L’homme est ainsi fait : ses désirs d’exploration et de découverte le poussent à franchir les montagnes, traverser les océans, s’élever vers les étoiles. Après quarante années passées à se contenter de l’orbite terrestre basse, l’homme serait-il de retour dans l’espace ? De nouveau, on se prend à rêver à de nouveaux horizons, à imaginer une base lunaire constamment occupée, à espérer voir des astronautes marcher sur Mars de notre vivant…

Faut-il y croire, à ce programme ? Allez, soyons optimistes. Au moins, nous aurons rêvés, quitte à être déçus au réveil.

Depuis les années 60, l’industrie spatiale a énormément évolué, et il faut désormais compter avec une multitude d’entreprises privées, SpaceX et Blue Origin en tête. Dans son discours en mars, Mike Pence est catégorique : la NASA doit se rendre sur la Lune en 2024 par tous les moyens nécessaires, et cela n’exclue évidemment pas de revoir certains contrats en cours pour y arriver.

Évoquant clairement les retards du lanceur Space Launch System, il précise :

Si nos prestataires actuels ne peuvent pas atteindre cet objectif, nous en trouverons d’autres qui le pourront. […] Et si les fusées commerciales sont le seul moyen d’emmener les astronautes américains sur la Lune au cours des cinq prochaines années, alors ce seront des fusées commerciales.

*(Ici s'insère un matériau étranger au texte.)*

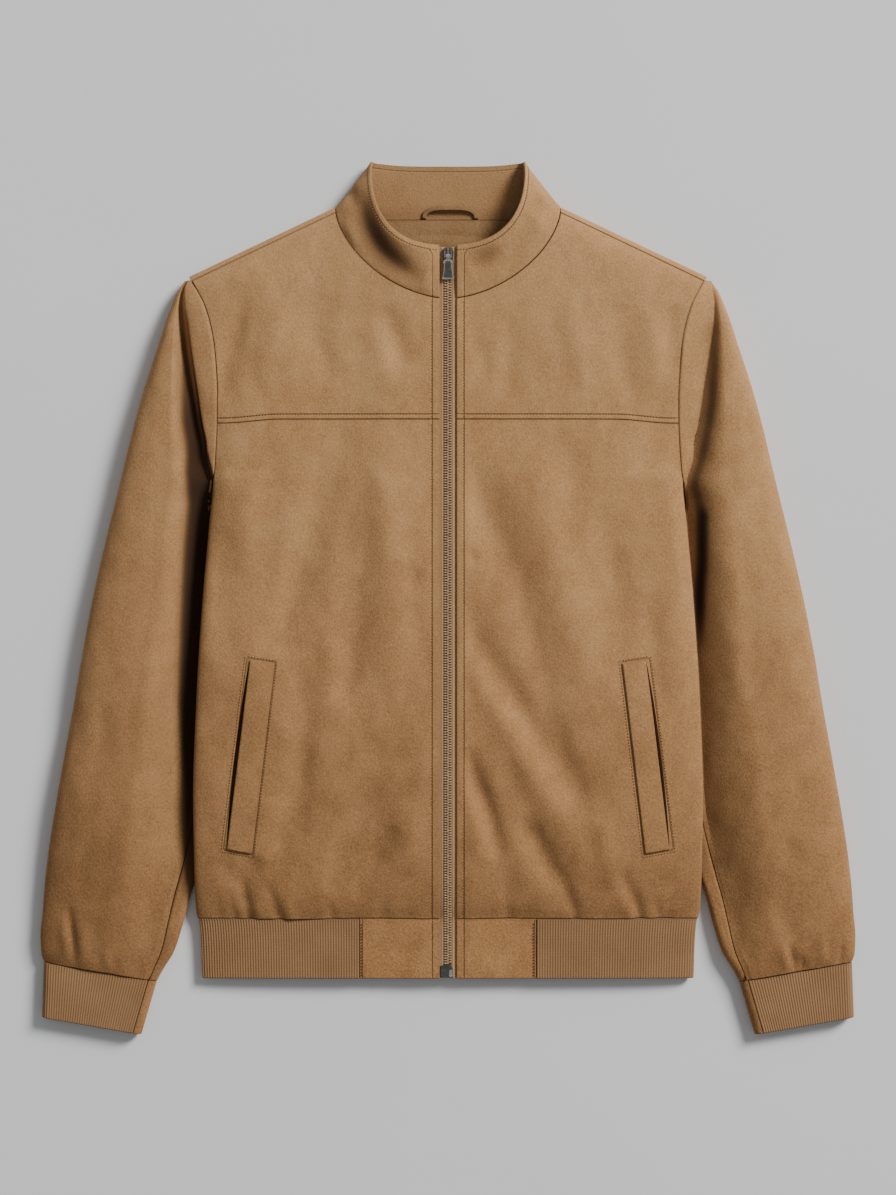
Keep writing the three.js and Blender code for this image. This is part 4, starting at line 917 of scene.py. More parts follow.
# %% One section of a sleeve
def sleeve_section(y, side):
    cut = {name: float(curve(y)) for name, curve in SLEEVE.items()}
    sunk = VALLEY_SUNK * float(ramp(y, -235, -180) * ramp(-y, -UNDERARM, -70))
    low = cut["deep"] - sunk if side < 0 else cut["soft"] - 0.6 * sunk
    hole, opened = float(armhole_x(y)), y >= UNDERARM
    seam_x = hole + GAP if opened else cut["seam"]
    closed_z = float(BODY["side"](y)) - HALF_GAP if y == UNDERARM else 2 * cut["turn"]
    seam_z = float(front_height(np.array(hole), y)) if y > UNDERARM else closed_z
    end_z = float(back_height(np.array(hole), y)) if y > UNDERARM else closed_z
    parted = float(ramp(y, UNDERARM, UNDERARM + UNDERARM_BLEND))
    sharp = parted if side < 0 else 0.0
    width = cut["out"] - cut["valley"]
    valley = cut["valley"] + min(FOLD_DROP * parted, 0.28 * width)
    beside_x = mix(mix(seam_x, valley, 0.5), cut["valley"], sharp)
    beside_z = mix(seam_z, low, mix(0.42, 0.13, sharp))
    # From the seam down to the valley
    first = np.linspace(0, 1, 13)
    x = [curve_through((0, 0.5, 1), (seam_x, beside_x, valley))(first)]
    z = [curve_through((0, 0.5, 1), (seam_z, beside_z, low))(first)]
    # Over the crest to the outer edge
    step = (1 - np.cos(np.linspace(0, math.pi, 56)[1:])) / 2
    rising = np.minimum(1, step / CREST_PLACE)
    falling = np.clip((step - CREST_PLACE) / (1 - CREST_PLACE), 0, 1)
    up = mix(low, cut["crest"], np.sin(rising * math.pi / 2) ** CREST_RISE[side])
    down = mix(cut["edge"], cut["crest"], (1 - falling**EDGE_SQUARE) ** (1 / EDGE_SQUARE))
    x.append(mix(valley, cut["out"], step))
    z.append(np.where(step < CREST_PLACE, up, down))
    # Round the outer fold to the floor
    reach = min(1.2 * cut["edge"], 0.45 * (cut["out"] - cut["inner"]))
    angle = np.linspace(0, math.pi / 2, 8)[1:]
    x.append(cut["out"] - reach * (1 - np.cos(angle)))
    z.append(cut["edge"] * (1 - np.sin(angle)))
    # Along the floor, and up to the seam from below
    inner_x = seam_x if opened else cut["inner"]
    tucked = y < TUCK_START
    eased = min(UNDERARM_EASE, 0.4 * width)
    reach_in = cut["turn"] if tucked else mix(0.7 * max(end_z, 4), eased, parted)
    x.append(np.linspace(cut["out"] - reach, inner_x + reach_in, 20)[1:-1])
    z.append(np.zeros(18))
    if tucked:
        angle = np.linspace(0, math.pi, 10)
        x.append(inner_x + reach_in * (1 - np.sin(angle)))
        z.append(cut["turn"] * (1 - np.cos(angle)))
    else:
        away = np.linspace(1, 0.05, 10)
        x.append(inner_x + reach_in * away)
        z.append(end_z * mix(1 - np.sqrt(1 - (1 - away) ** 2), (1 - away) ** 2, parted))
    x_end = inner_x if y > UNDERARM else seam_x
    x.append(np.linspace(x[-1][-1], x_end, 5)[1:])
    z.append(np.linspace(z[-1][-1], end_z, 5)[1:])
    x, z = np.concatenate(x), np.concatenate(z)
    if not opened:             # a slit along the underarm keeps the two edges apart
        x[0] += 0.2
        x[-1] -= 0.2
    return x, z


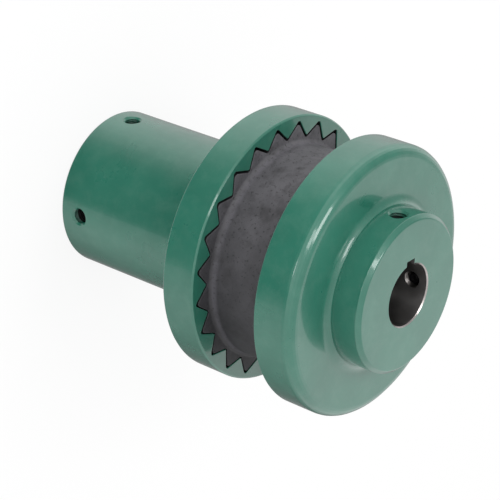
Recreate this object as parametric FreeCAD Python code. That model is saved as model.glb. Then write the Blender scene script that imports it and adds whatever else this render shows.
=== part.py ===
# Toothed-sleeve shaft coupling: two flanged hubs joined by a hollow rubber sleeve.
# Millimetres and degrees. +Z runs along the shaft axis from the pump end to the motor end.
# The long hub's end face lies on Z = 0, and both keyways face +X.

import FreeCAD
import Part
import math
import os

# Flange rims
flange_radius = 69.2
pump_rim_width = 19.4
motor_rim_width = 22.2
flange_gap = 37.1
pocket_depth = 14.5
rim_edge_chamfer = 0.8
motor_rim_round = 5.5

# Hubs
pump_hub_radius = 41.4
pump_hub_length = 93.3
pump_hub_edge_chamfer = 0.7
motor_hub_radius = 40.4
motor_hub_length = 17.8
motor_hub_edge_chamfer = 2.3

# Foot of the short hub: the flange face sweeps up to a narrow shoulder round the hub
foot_shoulder_width = 0.8
foot_shoulder_height = 2.2
foot_ramp_run = 1.9
foot_sweep_round = 5.5

# Bores and keyways
bore_radius = 15.875
bore_chamfer = 0.8
keyway_width = 6.35
keyway_depth = 2.85

# Teeth: the flanks of the sleeve's teeth meet at these radii before their corners are rounded
tooth_count = 24
tooth_crest_radius = 66.0
tooth_valley_radius = 57.7
tooth_crest_round = 1.0
tooth_valley_round = 1.4
tooth_clearance = 0.4
first_tooth_angle = 5.8

# Rubber sleeve
sleeve_end_gap = 0.3
sleeve_waist_radius = 55.0
sleeve_shoulder = 2.2
sleeve_bore_radius = 40.0
sleeve_bore_chamfer = 1.5

# Set screws and their tapped holes
screw_radius = 3.9
screw_length = 12.7
screw_play = 0.07
screw_end_chamfer = 0.7
screw_point_radius = 2.4
screw_cup_radius = 1.8
screw_cup_depth = 0.6
screw_socket_across = 3.97
screw_socket_depth = 5.5
screw_back_off = 0.6
countersink_radius = 5.2
pump_screw_setback = 12.0
motor_screw_setback = 8.8

# Heights along the shaft, from the pump end
pump_face_z = pump_hub_length + pump_rim_width
pump_floor_z = pump_face_z - pocket_depth
motor_face_z = pump_face_z + flange_gap
motor_floor_z = motor_face_z + pocket_depth
motor_front_z = motor_face_z + motor_rim_width
motor_end_z = motor_front_z + motor_hub_length
sleeve_low_z = pump_floor_z + sleeve_end_gap
sleeve_high_z = motor_floor_z - sleeve_end_gap
pump_screw_z = pump_screw_setback
motor_screw_z = motor_end_z - motor_screw_setback

# Cutters run this far past the faces that they cut through
past = 2.0

origin = FreeCAD.Vector(0, 0, 0)
shaft_axis = FreeCAD.Vector(0, 0, 1)


def rounded_wire(corners):
    """Closed wire through (point, radius) corners, each corner replaced by a tangent arc."""
    edges = []
    runs = []
    for index, (corner, radius) in enumerate(corners):
        before = (corners[index - 1][0] - corner).normalize()
        after = (corners[(index + 1) % len(corners)][0] - corner).normalize()
        if radius == 0:
            runs.append((corner, corner))
            continue
        half_angle = before.getAngle(after) / 2
        arc_start = corner + before * (radius / math.tan(half_angle))
        arc_end = corner + after * (radius / math.tan(half_angle))
        bisector = (before + after).normalize()
        arc_middle = corner + bisector * (radius / math.sin(half_angle) - radius)
        edges.append(Part.Arc(arc_start, arc_middle, arc_end).toShape())
        runs.append((arc_start, arc_end))
    for index, (run_start, _) in enumerate(runs):
        edges.append(Part.LineSegment(runs[index - 1][1], run_start).toShape())
    return Part.Wire(Part.__sortEdges__(edges))


def turned(profile):
    """Solid of revolution about the shaft axis from (radius, height, corner round) points."""
    corners = [(FreeCAD.Vector(radius, 0, height), corner_round) for radius, height, corner_round in profile]
    return Part.Face(rounded_wire(corners)).revolve(origin, shaft_axis, 360)


def toothed_prism(low_z, high_z, growth):
    """Prism of the sleeve's tooth outline, its flanks moved outwards by the growth."""
    half_pitch = math.pi / tooth_count
    flank_rise = tooth_crest_radius - tooth_valley_radius * math.cos(half_pitch)
    crest_half_angle = math.atan2(tooth_valley_radius * math.sin(half_pitch), flank_rise)
    crest = tooth_crest_radius + growth / math.sin(crest_half_angle)
    valley = tooth_valley_radius + growth / math.sin(crest_half_angle + half_pitch)
    corners = []
    for step in range(2 * tooth_count):
        is_crest = step % 2 == 0
        radius = crest if is_crest else valley
        corner_round = tooth_crest_round + growth if is_crest else tooth_valley_round - growth
        angle = math.radians(first_tooth_angle) + step * half_pitch
        point = FreeCAD.Vector(radius * math.cos(angle), radius * math.sin(angle), low_z)
        corners.append((point, corner_round))
    return Part.Face(rounded_wire(corners)).extrude(shaft_axis * (high_z - low_z))


def keyed_bore(low_z, high_z):
    """Cutter for a shaft bore between two faces, chamfered at both, with its keyway."""
    flare = bore_radius + bore_chamfer + past
    bore = turned([
        (0, low_z - past, 0),
        (flare, low_z - past, 0),
        (bore_radius, low_z + bore_chamfer, 0),
        (bore_radius, high_z - bore_chamfer, 0),
        (flare, high_z + past, 0),
        (0, high_z + past, 0),
    ])
    keyway_reach = bore_radius + keyway_depth
    corner = FreeCAD.Vector(0, -keyway_width / 2, low_z - past)
    keyway = Part.makeBox(keyway_reach, keyway_width, high_z - low_z + 2 * past, corner)
    return bore.fuse(keyway)


def outward(angle):
    """Unit vector square to the shaft, at this angle from the keyway."""
    return FreeCAD.Vector(math.cos(math.radians(angle)), math.sin(math.radians(angle)), 0)


def screw_hole(hub_radius, height, angle):
    """Cutter for one tapped hole from the hub's outside into its bore, with a countersink."""
    direction = outward(angle)
    level = FreeCAD.Vector(0, 0, height)
    hole_radius = screw_radius + screw_play
    hole = Part.makeCylinder(hole_radius, hub_radius + past, level, direction)
    sink_depth = countersink_radius - hole_radius
    sink_start = level + direction * (hub_radius - sink_depth)
    sink = Part.makeCone(hole_radius, countersink_radius + past, sink_depth + past, sink_start, direction)
    return hole.fuse(sink)


def pump_flange():
    """Long-hub half: hub, rim and toothed pocket in one piece."""
    body = turned([
        (0, 0, 0),
        (pump_hub_radius - pump_hub_edge_chamfer, 0, 0),
        (pump_hub_radius, pump_hub_edge_chamfer, 0),
        (pump_hub_radius, pump_hub_length, 0),
        (flange_radius - rim_edge_chamfer, pump_hub_length, 0),
        (flange_radius, pump_hub_length + rim_edge_chamfer, 0),
        (flange_radius, pump_face_z - rim_edge_chamfer, 0),
        (flange_radius - rim_edge_chamfer, pump_face_z, 0),
        (0, pump_face_z, 0),
    ])
    cutters = [
        toothed_prism(pump_floor_z, pump_face_z + past, tooth_clearance),
        keyed_bore(0, pump_floor_z),
        screw_hole(pump_hub_radius, pump_screw_z, 0),
        screw_hole(pump_hub_radius, pump_screw_z, 90),
    ]
    return body.cut(cutters)


def motor_flange():
    """Short-hub half: rim with a large outer round, swept foot, hub and toothed pocket."""
    foot_radius = motor_hub_radius + foot_shoulder_width
    foot_z = motor_front_z + foot_shoulder_height
    body = turned([
        (0, motor_face_z, 0),
        (flange_radius - rim_edge_chamfer, motor_face_z, 0),
        (flange_radius, motor_face_z + rim_edge_chamfer, 0),
        (flange_radius, motor_front_z, motor_rim_round),
        (foot_radius + foot_ramp_run, motor_front_z, foot_sweep_round),
        (foot_radius, foot_z, 0),
        (motor_hub_radius, foot_z, 0),
        (motor_hub_radius, motor_end_z - motor_hub_edge_chamfer, 0),
        (motor_hub_radius - motor_hub_edge_chamfer, motor_end_z, 0),
        (0, motor_end_z, 0),
    ])
    cutters = [
        toothed_prism(motor_face_z - past, motor_floor_z, tooth_clearance),
        keyed_bore(motor_floor_z, motor_end_z),
        screw_hole(motor_hub_radius, motor_screw_z, 0),
        screw_hole(motor_hub_radius, motor_screw_z, -90),
    ]
    return body.cut(cutters)


def rubber_sleeve():
    """Hollow moulded sleeve: teeth in both pockets, and a smooth waist between sloping shoulders."""
    blank = toothed_prism(sleeve_low_z, sleeve_high_z, 0)
    clear_radius = tooth_crest_radius + past
    waist = turned([
        (sleeve_waist_radius + sleeve_shoulder, pump_face_z, 0),
        (clear_radius, pump_face_z, 0),
        (clear_radius, motor_face_z, 0),
        (sleeve_waist_radius + sleeve_shoulder, motor_face_z, 0),
        (sleeve_waist_radius, motor_face_z - sleeve_shoulder, 0),
        (sleeve_waist_radius, pump_face_z + sleeve_shoulder, 0),
    ])
    flare = sleeve_bore_radius + sleeve_bore_chamfer + past
    bore = turned([
        (0, sleeve_low_z - past, 0),
        (flare, sleeve_low_z - past, 0),
        (sleeve_bore_radius, sleeve_low_z + sleeve_bore_chamfer, 0),
        (sleeve_bore_radius, sleeve_high_z - sleeve_bore_chamfer, 0),
        (flare, sleeve_high_z + past, 0),
        (0, sleeve_high_z + past, 0),
    ])
    return blank.cut([waist, bore])


def set_screw(tip_radius, height, angle):
    """Cup-point socket screw on a radial line, its point at this distance from the shaft axis."""
    screw = turned([
        (0, screw_cup_depth, 0),
        (screw_cup_radius, 0, 0),
        (screw_point_radius, 0, 0),
        (screw_radius, screw_radius - screw_point_radius, 0),
        (screw_radius, screw_length - screw_end_chamfer, 0),
        (screw_radius - screw_end_chamfer, screw_length, 0),
        (0, screw_length, 0),
    ])
    corner_radius = screw_socket_across / math.sqrt(3)
    socket_floor = screw_length - screw_socket_depth
    hexagon = []
    for side in range(6):
        turn = math.radians(60 * side)
        hexagon.append(FreeCAD.Vector(corner_radius * math.cos(turn), corner_radius * math.sin(turn), socket_floor))
    socket_face = Part.Face(Part.makePolygon(hexagon + hexagon[:1]))
    screw = screw.cut(socket_face.extrude(shaft_axis * (screw_socket_depth + past)))
    direction = outward(angle)
    turn_to_radial = FreeCAD.Rotation(shaft_axis, direction)
    place = direction * tip_radius + FreeCAD.Vector(0, 0, height)
    screw.Placement = FreeCAD.Placement(place, turn_to_radial)
    return screw


def key_screw(height):
    """Set screw over the keyway, its point just clear of the keyway's floor."""
    return set_screw(bore_radius + keyway_depth + screw_back_off, height, 0)


def side_screw(height, angle):
    """Set screw that bears on the shaft itself, its point just clear of the bore."""
    return set_screw(bore_radius + screw_back_off, height, angle)


pieces = {
    "pump_flange": pump_flange(),
    "rubber_sleeve": rubber_sleeve(),
    "motor_flange": motor_flange(),
    "pump_key_screw": key_screw(pump_screw_z),
    "pump_side_screw": side_screw(pump_screw_z, 90),
    "motor_key_screw": key_screw(motor_screw_z),
    "motor_side_screw": side_screw(motor_screw_z, -90),
}

os.makedirs("parts", exist_ok=True)
for name, shape in pieces.items():
    shape.exportStep("parts/" + name + ".step")
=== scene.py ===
# The looks of a toothed-sleeve shaft coupling, in metres, in the part's own frame.
# +Z runs along the shaft axis from the long hub to the short hub; both keyways face +X.

import math

import bpy
from mathutils import Euler, Matrix, Vector, noise


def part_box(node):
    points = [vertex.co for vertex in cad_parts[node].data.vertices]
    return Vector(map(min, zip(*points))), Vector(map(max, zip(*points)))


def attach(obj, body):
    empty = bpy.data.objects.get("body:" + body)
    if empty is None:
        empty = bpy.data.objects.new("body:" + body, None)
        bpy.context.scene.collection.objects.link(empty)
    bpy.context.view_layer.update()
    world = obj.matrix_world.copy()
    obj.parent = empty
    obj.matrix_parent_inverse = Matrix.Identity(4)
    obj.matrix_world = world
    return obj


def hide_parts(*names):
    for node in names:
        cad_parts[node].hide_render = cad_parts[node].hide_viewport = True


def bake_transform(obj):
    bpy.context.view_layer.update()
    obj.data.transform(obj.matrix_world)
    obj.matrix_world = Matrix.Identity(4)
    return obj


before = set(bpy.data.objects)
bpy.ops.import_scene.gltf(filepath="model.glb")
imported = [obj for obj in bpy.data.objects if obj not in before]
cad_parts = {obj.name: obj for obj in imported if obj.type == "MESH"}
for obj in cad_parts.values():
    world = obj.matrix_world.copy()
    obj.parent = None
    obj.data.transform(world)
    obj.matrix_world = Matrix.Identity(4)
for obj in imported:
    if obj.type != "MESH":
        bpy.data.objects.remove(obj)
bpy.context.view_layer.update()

MM = 0.001

# Heights along the shaft and the flanges' radius, from the frame
PUMP_LOW, PUMP_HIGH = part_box("pump_flange")
MOTOR_LOW, MOTOR_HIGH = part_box("motor_flange")
SLEEVE_LOW, SLEEVE_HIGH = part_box("rubber_sleeve")
PUMP_END_Z = PUMP_LOW.z
PUMP_FACE_Z = PUMP_HIGH.z
MOTOR_FACE_Z = MOTOR_LOW.z
MOTOR_END_Z = MOTOR_HIGH.z
SLEEVE_LOW_Z = SLEEVE_LOW.z
SLEEVE_HIGH_Z = SLEEVE_HIGH.z
FLANGE_RADIUS = PUMP_HIGH.x

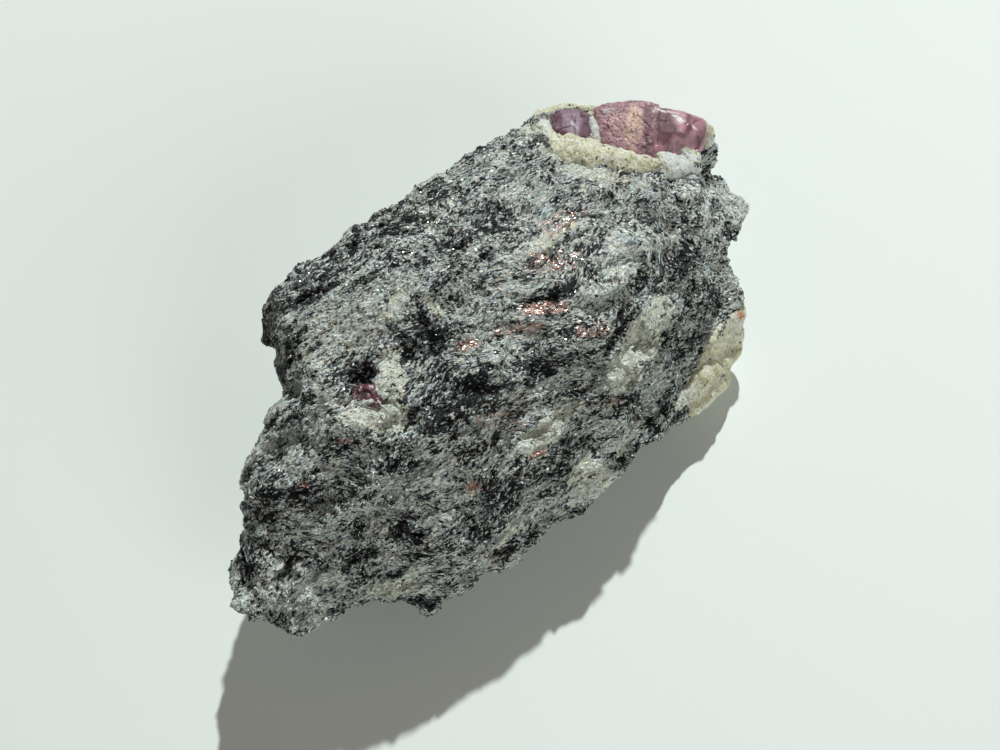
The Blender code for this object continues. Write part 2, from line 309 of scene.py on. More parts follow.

Depuis, Blue Origin a présenté un premier concept d’atterrisseur lunaire, appelé Blue Moon. S’il n’est pas conçu pour embarquer des astronautes, il pourrait tout à fait servir pour transférer du fret entre la station Gateway et la surface lunaire. Blue Origin se dit prête à travailler en ce sens avec la NASA.

Le rover Yutu-2. (crédits : CNSA)

La géopolitique mondiale, une fois de plus, pourrait bénéficier au projet. La course à l’espace semble bien être repartie, et la Lune en est le premier jalon ! La Chine, sans grande communication mais avec beaucoup d’efficacité, multiplie les succès avec ses robots, et notamment Chang’e 4 et son rover Yutu-2, le premier à explorer la face cachée de la Lune. Elle compte y envoyer des hommes à la fin de la décennie 2020. Si les projets russes, européens ou même indiens sont encore assez nébuleux, ils sont la preuve que les acteurs spatiaux se multiplient sur la scène internationale. C’est ainsi et c’est tant mieux : l’espace est en train de devenir multipolaire. Les américains se laisseront-ils distancer ?

Bon… Où en est-on ?

Ces derniers jours, plusieurs annonces sont venues alimenter les espoirs et les inquiétudes.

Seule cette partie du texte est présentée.